Developers often focus on authentication—verifying that a person is who they say they are—while neglecting authorization—verifying what that person is allowed to do. It is a subtle but vital distinction. If the system confirms you are 'User A' but allows you to request the files of 'User B' simply by changing a number in the browser's address bar, the authentication becomes moot. Metadata, in this case, becomes a skeleton key for the entire kingdom of personal records.

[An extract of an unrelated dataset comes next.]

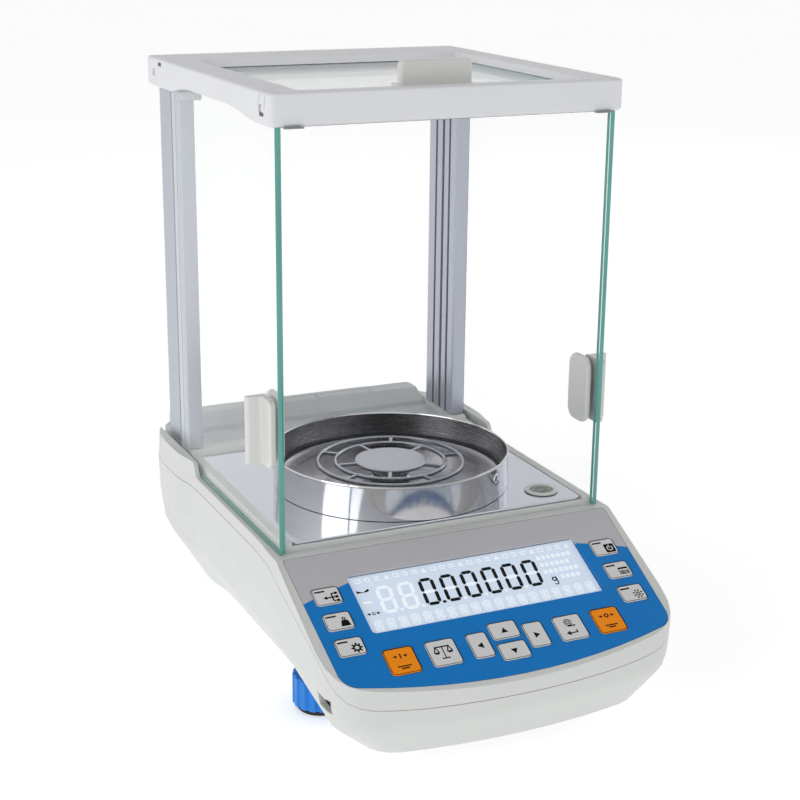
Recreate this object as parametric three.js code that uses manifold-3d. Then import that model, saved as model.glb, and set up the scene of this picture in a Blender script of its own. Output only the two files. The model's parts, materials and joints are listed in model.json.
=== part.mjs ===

Modern systems must move toward opaque identifiers. Instead of using sequential integers (1, 2, 3...) which are easily guessed by attackers, platforms are shifting toward Universally Unique Identifiers (UUIDs). These 128-bit strings are mathematically impossible to guess through iteration. However, even UUIDs are a temporary fix if the underlying logic fails to verify ownership at every single request. The shift from 'trust but verify' to 'never trust, always verify' is no longer optional for public institutions.
The Cost of Sequential Thinking
The vulnerability that allegedly impacted the ANTS platform is a reminder that we are still building the foundations of digital citizenship. When a physical passport is stolen, the damage is localized and physical. When a digital registry is compromised via a logic flaw, the scale of the theft is limited only by the speed of the attacker’s script. We are moving toward a period where the integrity of the state is measured by the robustness of its API documentation.
Looking five years into the future, the concept of a static database for identity will likely feel as archaic as a paper ledger. We are drifting toward decentralized identity structures where the state does not 'hold' your data in a central, brittle repository, but rather verifies claims you hold locally on your own hardware. This shift will move us away from the 'glass hallway' of centralized servers and toward a world where your digital footprint is encrypted, fragmented, and entirely under your own sovereign control.